Eugene Routh resigns as editor of the Baptist Standard
November 29, 1927
On this day in 1927, Eugene Routh submitted his resignation as editor of the Baptist Standard, effective in March 1928.Routh, born in Plum, Texas, in 1874, graduated from the University of Texas in 1897 and was ordained as a Baptist minister four years later. In 1907 he became editor of the Baptist Visitor, published in San Antonio. When this paper was consolidated with Dallas's Baptist Standard in 1912, Routh was appointed associate editor under J. B. Gambrell; he was named editor two years later. Routh's fourteen-year tenure as Standard editor encompassed a period of turmoil. He supported the biblical creationist position in the nationwide controversy over the teaching of evolution in the public schools, but opposed compulsory reading of the Bible in public educational institutions. Although personally opposed to the views of sensationalist Fort Worth minister J. Frank Norris, Routh attempted to keep the Standard neutral during the events that led to Norris's expulsion from the Southern Baptist Convention in the mid-1920s. Routh resigned when his temperate policy met with disapproval, though he went on to edit two other Baptist publications before retiring in 1948. He died in Dallas in 1966.
Spanish military tribunal convicts cartographer
November 29, 1811
On this day in 1811, a Spanish military tribunal convicted Juan Pedro Walker on a charge of supporting Mexican independence. Walker, born in 1781 in New Orleans, was the son of an English merchant. He was the official surveyor of the Concordia district in Louisiana by 1803. In August of that year, he learned of the Louisiana Purchase and, as a lifelong subject of the Spanish crown, applied for permission to move to New Spain. Walker proceeded to Coahuila, where Governor Manuel Antonio Cordero y Bustamante recruited him for the Spanish service. In 1807 Walker served as the interpreter for Lt. Zebulon M. Pike's party during their involuntary sojourn in Chihuahua. Walker's career collapsed in 1811, however, when he was jailed on charges of supporting Father Miguel Hidalgo y Costilla's insurrection. After his conviction Walker was stripped of military employment and condemned to perpetual exile from America, but before he could be sent to Spain JoaquĆ­n de Arredondo commissioned him to map the area that included Texas. During 1815 and 1816 Walker engaged in extensive fieldwork along the Rio Grande, as far north as San Antonio, and along the coast of Nuevo Santander. Meanwhile, officials discovered an error in Walker's case which could be redressed only by the highest authorities in Spain, where Walker was shipped early in 1817. Lacking sufficient evidence either to convict or to exonerate him, the crown ordered him to remain in Spain, but granted him a small stipend. He settled in Valladolid and died around 1828.

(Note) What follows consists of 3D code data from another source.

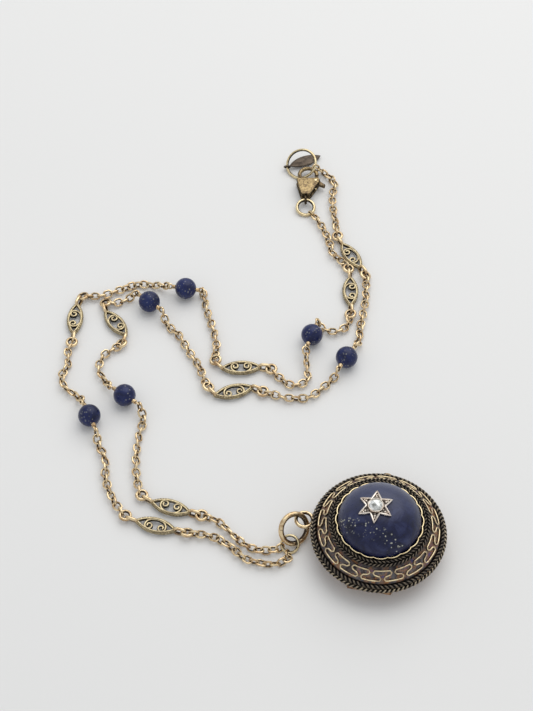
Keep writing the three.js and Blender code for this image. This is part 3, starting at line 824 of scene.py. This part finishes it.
def filigree_link(name):
    (x, y), turn = FILIGREE[name]
    rim = twisted_rope(navette(LINK_HALF - 0.2, LINK_HALF_WIDTH - 0.26), 0.27, 34, 1, True, 1, 8)
    placed(rim, (0, 0, 0.95))
    low_rim = twisted_rope(navette(LINK_HALF - 0.2, LINK_HALF_WIDTH - 0.3), 0.24, 34, 1, True, 1, 8)
    placed(low_rim, (0, 0, 0.58))
    strip = ribbon(navette(LINK_HALF - 0.6, LINK_HALF_WIDTH - 0.5, 32), 0.28, 0.4, 1.34)
    soften(strip, 0.06, 1, [edge for edge in strip.edges if edge.calc_face_angle(0) > 1])
    # Painted shade: the strip is darkened below its top edge.
    hollow_by(strip, lambda co: (1.28 - co.z) / 0.1)
    curls = wires([scroll(-1), scroll(1)], 0.26, sides=3, smooth=True)
    deep_curls = placed(wires([scroll(-1), scroll(1)], 0.25, sides=3, smooth=True), (0, 0, -0.34))
    added(curls, deep_curls)
    # Painted shade: the curls are darkened below their tops.
    hollow_by(curls, lambda co: (1.15 - co.z) / 0.1)
    shape = added(rim, strip, curls, low_rim)
    if name in ("f1", "f4", "f6", "f7"):
        placed(shape, turn=Quaternion((0, 0, 1), math.pi))
    placed(shape, (x, y, 0), Quaternion((0, 0, 1), math.radians(turn)))
    number = LINK_NUMBER[name]
    return piece("pierced_filigree_%d" % number, shape, FILIGREE_METAL, ROOT, ["filigree_link_%d" % number],
                 crease=50)


def build_chain():
    filigree = {name: filigree_link(name) for name in FILIGREE}
    beads = {name: lapis_bead(name, number) for name, number in BEAD_NUMBER.items()}
    for run, parts in RUNS.items():
        made, extras, centreline = cable_run(run)
        if len(parts) == 3:
            continue


# ---- the case: pieces -------------------------------------------------------------------------
LIP = 0.12


def case_piece(name, shape, material, body, nodes, crease=40):
    return piece(name, in_case(shape), material, body, nodes, crease)


def lathe(name, profile, material, body, nodes, ease=LIP, steps=128, rule=None):
    ends_on_axis = profile[0][0] == 0
    shape = turned(eased(profile, ease, 3, not ends_on_axis), steps)
    if rule:
        hollow_by(shape, rule)
    return case_piece(name, shape, material, body, nodes)


def radius_of(point):
    return math.hypot(point.x, point.y)


HINGE_REACH = 13.0
HINGE_HEIGHT = 3.5


def knuckle(name, length, middle, foot, body, node):
    tube = turned(eased([(0.28, -length / 2), (0.5, -length / 2), (0.5, length / 2), (0.28, length / 2)], 0.06), 32)
    placed(tube, turn=Quaternion((0, 1, 0), math.pi / 2))
    placed(tube, (middle, -HINGE_REACH, HINGE_HEIGHT))
    y, z, depth, height = foot
    added(tube, block((length, depth, height), (middle, y, z), 0.04))
    hollow_by(tube, lambda co: 0.5)
    return case_piece(name, tube, COPPERY, body, [node])


def build_back():
    profile = eased([(0, 0), (6, 0), (9.5, 0.7), (11.6, 1.9), (12.6, 3.2), (12.6, 4.05), (12.1, 4.05),
                     (12.1, 3.3), (11.2, 2.3), (9.2, 1.2), (6, 0.5), (0, 0.5)], 0.9, 3, False)
    shell = turned(profile, 128)
    for vert in shell.verts:
        if abs(vert.co.x) < 4.9 and vert.co.y < 0 and vert.co.z > 2.8:
            vert.co.y = max(vert.co.y, -12.36)
    # Painted shade: the shell is darkened above 3.3 mm, under the cover's edge.
    hollow_by(shell, lambda co: 0.5 if co.z > 3.3 else 0)
    case_piece("case_back", shell, COPPERY, ROOT, ["back_shell"])
    rim = turned(eased([(12.65, 3.05), (13.3, 3.05), (13.3, 4.05), (12.65, 4.05)], LIP), 128, math.radians(44))
    case_piece("case_back_rim", hollow_by(rim, lambda co: 0.15), COPPERY, ROOT, ["back_rim"])
    knuckle("hinge_knuckle_left", 2.9, -3.05, (-12.83, 3.0, 0.34, 0.3), ROOT, "back_knuckle_left")
    knuckle("hinge_knuckle_right", 2.9, 3.05, (-12.83, 3.0, 0.34, 0.3), ROOT, "back_knuckle_right")
    pin = turned(eased([(0, -4.65), (0.23, -4.65), (0.23, 4.65), (0, 4.65)], 0.08, 3, False), 24)
    placed(pin, turn=Quaternion((0, 1, 0), math.pi / 2))
    placed(pin, (0, -HINGE_REACH, HINGE_HEIGHT))
    case_piece("hinge_wire", pin, DARK_GOLD, ROOT, ["hinge_pin"])
    lathe("back_blank_card", [(0, 2.65), (10.9, 2.65), (10.9, 2.85), (0, 2.85)], CARD, ROOT, ["back_picture"],
          0.05)
    lathe("back_window", [(0, 2.95), (11.2, 2.95), (11.2, 3.45), (0, 3.45)], GLASS, ROOT, ["back_glass"],
          0.1)
    lathe("back_window_frame", [(10.5, 3.55), (11.3, 3.55), (11.3, 3.3), (11.9, 3.3), (11.9, 3.95), (10.5, 3.95)],
          PALE, ROOT, ["back_picture_frame"])


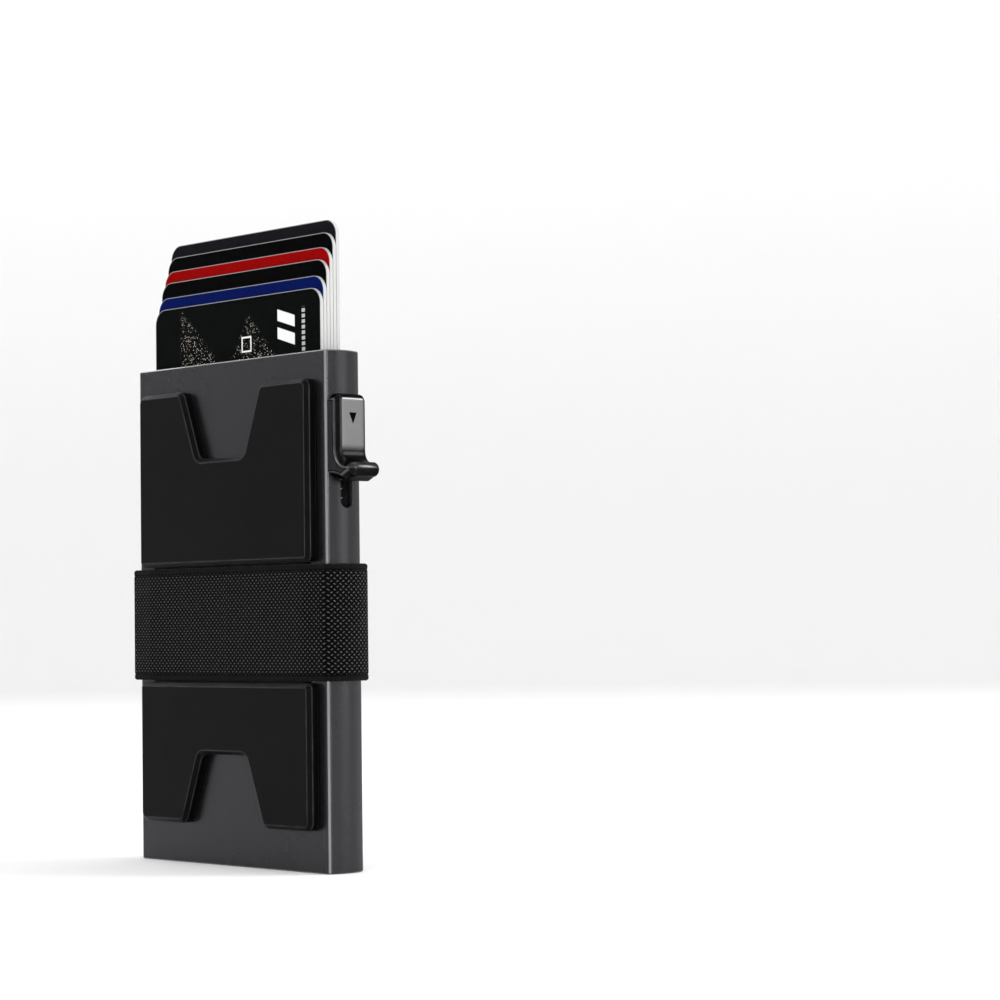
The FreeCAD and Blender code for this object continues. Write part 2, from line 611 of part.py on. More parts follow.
def stem_outline(sketch, grow):
    """The stem's round-ended section, larger all round by a clearance."""
    half = "Layout.stem_half + %s" % grow
    low, high = "Layout.stem_foot + Layout.stem_half", "Layout.stem_top - Layout.stem_half"
    outline(sketch, [
        ("-(%s)" % half, low),
        (half, low, "0", low, 1),
        (half, high),
        ("-(%s)" % half, high, "0", high, 1),
    ])


def make_trigger_carriage():
    body = new_body("trigger_carriage")
    plan = sketch_on(body, "XY_Plane", "carriage_plan", offset="Layout.carriage_foot")
    outline(plan, box_corners("Layout.carriage_in", "Layout.carriage_out",
                              "-Dims.carriage_wide / 2", "Dims.carriage_wide / 2"))
    pad(body, plan, "Dims.carriage_tall")
    stem = sketch_on(body, "YZ_Plane", "stem_section", offset="Layout.carriage_in")
    stem_outline(stem, "0")
    pad(body, stem, "Layout.half_wide + Dims.stem_reach - Layout.carriage_in")
    bore = sketch_on(body, "XY_Plane", "rod_socket", offset="Layout.carriage_foot")
    disc(bore, "Layout.rod_x", "0", "Dims.rod_round + Dims.fit")
    pocket(body, bore, "Dims.rod_grip + Dims.fit", reverse=True)


def make_push_rod():
    """Steel rod whose folded foot is the yoke round the drive peg."""
    body = new_body("push_rod")
    foot = sketch_on(body, "XZ_Plane", "yoke_side")
    slot = "Dims.peg_round + Dims.peg_play"
    outline(foot, [
        ("Layout.yoke_left", "Layout.peg_z - (%s) - Dims.yoke_lip" % slot),
        ("Layout.yoke_right", "Layout.peg_z - (%s) - Dims.yoke_lip" % slot),
        ("Layout.yoke_right", "Layout.peg_z - (%s)" % slot),
        ("Layout.yoke_left + Dims.yoke_heel", "Layout.peg_z - (%s)" % slot),
        ("Layout.yoke_left + Dims.yoke_heel", "Layout.peg_z + (%s)" % slot),
        ("Layout.yoke_right", "Layout.peg_z + (%s)" % slot),
        ("Layout.yoke_right", "Layout.yoke_top"),
        ("Layout.yoke_left", "Layout.yoke_top"),
    ])
    pad(body, foot, "2 * Layout.yoke_out", middle=True)
    hollow = sketch_on(body, "XZ_Plane", "yoke_hollow")
    bar_foot = "Layout.yoke_top - Dims.bar_wide"
    bar_x = "Layout.yoke_right - Dims.bar_wide"
    outline(hollow, [
        ("Layout.yoke_left - Dims.overcut", "Dims.pivot_rise"),
        ("Layout.yoke_right + Dims.overcut", "Dims.pivot_rise"),
        ("Layout.yoke_right + Dims.overcut", bar_foot),
        (bar_x, bar_foot),
        (bar_x, "Layout.yoke_top + Dims.overcut"),
        ("Layout.yoke_left - Dims.overcut", "Layout.yoke_top + Dims.overcut"),
    ])
    pocket(body, hollow, "2 * Layout.yoke_in", middle=True)
    rod = sketch_on(body, "XY_Plane", "rod_section", offset="Layout.yoke_top - Dims.bar_wide / 2")
    disc(rod, "Layout.rod_x", "0", "Dims.rod_round")
    pad(body, rod, "Layout.carriage_foot + Dims.rod_grip - Layout.yoke_top + Dims.bar_wide / 2")


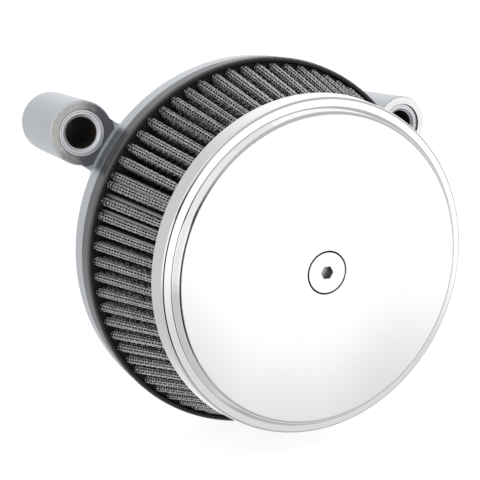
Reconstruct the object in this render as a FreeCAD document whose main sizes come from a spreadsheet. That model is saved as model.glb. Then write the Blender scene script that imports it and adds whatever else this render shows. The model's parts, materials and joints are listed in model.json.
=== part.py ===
import FreeCAD, Part
import math
import os
import Sketcher

# Motorcycle air filter: a round backing plate with two breather bosses, a tapered pleated element
# and a chromed cover held by one countersunk screw.
# Every piece is drawn in its working frame, with the filter's axis along +Z and the throttle body's
# mounting face at Z = 0, and is then turned so that the cover faces -Y and +Z is up.

SIZES = [
    # backing plate, levels counted forward from the mounting face
    ("plate_radius", 99.5),
    ("seat_level", 14.0),
    ("rim_back", 3.1),
    ("rim_inner", 92.0),
    ("rim_round", 1.0),
    ("floor_front", 10.0),
    ("floor_back", 5.0),
    ("seat_inner", 77.0),
    ("hub_radius", 50.0),
    ("throat_radius", 23.0),
    ("mouth_level", 13.0),
    ("mouth_round", 7.0),
    ("mouth_outer", 31.5),
    ("groove_inner", 27.0),
    ("groove_outer", 31.5),
    ("groove_depth", 2.4),
    # breather bosses
    ("boss_reach", 113.4),
    ("boss_angle", 32.25),
    ("boss_radius", 16.3),
    ("boss_front", 5.2),
    ("boss_length", 56.1),
    ("boss_bore", 8.05),
    ("boss_ring", 11.8),
    ("boss_ring_depth", 1.0),
    ("boss_chamfer", 1.0),
    ("bore_chamfer", 1.5),
    ("boss_seat", 11.0),
    ("boss_seat_depth", 1.8),
    ("arm_width", 27.2),
    ("arm_inner", 46.0),
    ("arm_step", 51.0),
    ("arm_step_level", 2.0),
    ("arm_end_gap", 8.0),
    ("arm_end_level", 16.0),
    ("arm_round", 1.5),
    ("wall_foot_round", 2.5),
    ("passage_radius", 2.2),
    ("passage_start", 20.0),
    ("passage_start_level", 7.6),
    ("passage_end_level", 8.0),
    # throttle body screws
    ("mount_screw_reach", 40.0),
    ("mount_hole", 3.4),
    ("mount_counterbore", 6.5),
    ("mount_counterbore_depth", 4.5),
    ("mount_screw_radius", 3.175),
    ("mount_screw_stand_out", 16.0),
    ("mount_thread_start", 0.4),
    ("mount_shank_radius", 2.9),
    ("mount_head_radius", 4.9),
    ("mount_head_height", 6.3),
    ("mount_washer_radius", 6.2),
    ("mount_washer_thickness", 1.2),
    ("mount_socket", 2.9),
    # cover bracket on three standoffs
    ("standoff_reach", 50.0),
    ("standoff_corner", 5.77),
    ("standoff_stud", 2.95),
    ("standoff_hole", 3.0),
    ("standoff_hole_depth", 6.0),
    ("lock_washer_radius", 5.6),
    ("lock_washer_thickness", 1.0),
    ("bracket_level", 64.0),
    ("bracket_thickness", 3.0),
    ("bracket_hub", 15.0),
    ("bracket_arm_half", 7.0),
    ("bracket_screw_radius", 2.5),
    ("bracket_screw_length", 9.0),
    ("bracket_head_radius", 5.2),
    ("bracket_head_height", 3.3),
    ("bracket_socket", 2.3),
    ("nut_barrel", 8.0),
    ("nut_flange", 12.5),
    ("nut_flange_thickness", 2.5),
    ("nut_top", 78.8),
    # filter element
    ("cap_front", 23.7),
    ("cap_dish", 21.0),
    ("cap_lip", 2.2),
    ("cap_round", 1.4),
    ("cap_inner", 73.8),
    ("cap_spigot", 76.6),
    ("cap_spigot_level", 11.2),
    ("pleat_count", 72.0),
    ("pleat_tip", 96.0),
    ("pleat_valley", 80.0),
    ("pleat_tip_half", 2.2),
    ("pleat_valley_half", 0.5),
    ("pleat_top_scale", 0.8375),
    ("screen_thickness", 0.35),
    ("gauze_thickness", 0.9),
    ("layer_gap", 0.05),
    ("top_cap_back", 72.3),
    ("top_cap_front", 78.9),
    ("top_cap_outer", 81.6),
    ("top_cap_inner", 58.0),
    ("top_cap_round", 1.0),
    # cover
    ("skirt_radius", 84.9),
    ("skirt_back", 71.4),
    ("skirt_corner_radius", 83.7),
    ("skirt_corner_level", 80.7),
    ("ledge_inner", 79.0),
    ("ledge_level", 81.3),
    ("dome_radius", 76.7),
    ("dome_edge_level", 84.9),
    ("dome_top_level", 85.8),
    ("cover_wall", 1.3),
    ("cover_corner_round", 1.5),
    ("cover_foot_round", 0.8),
    ("cover_dome_round", 2.2),
    ("cover_hole", 5.3),
    ("dimple_back", 78.9),
    # cover screw, M10 countersunk
    ("screw_front", 85.75),
    ("screw_head_radius", 10.0),
    ("screw_land", 0.3),
    ("screw_radius", 5.0),
    ("screw_length", 24.0),
    ("screw_socket", 3.46),
    ("screw_socket_depth", 3.2),
    ("screw_thread_gap", 0.06),
    ("washer_gap", 0.14),
    ("washer_width", 0.36),
]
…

Newspaper publisher authorized to outfit privateers
November 29, 1835
On this date in 1835, Samuel Whiting, who later published a number of newspapers in Texas during the period of the republic, was granted six blank commissions or letters of marque to outfit privateers at New Orleans. Just four days previously, the General Council had passed a bill providing for the issuance of letters of marque to privateers until the first Texas Navy should become a reality. Whiting and others were taking advantage of the opportunities offered by the embryonic Republic of Texas to entrepreneurs who wanted to serve their country on the high seas by accosting Mexican vessels. Letters of marque were later issued by the Confederacy to Texans who wanted to do similar duty against Union vessels. Charles DeMontel, for instance, was officially authorized in 1863 to command the steamer Texas, a privately owned vessel of the Confederate States. During the early days of the republic, the Texas government even authorized an official flag for registered civil vessels and vessels sailing under letters of marque and reprisal.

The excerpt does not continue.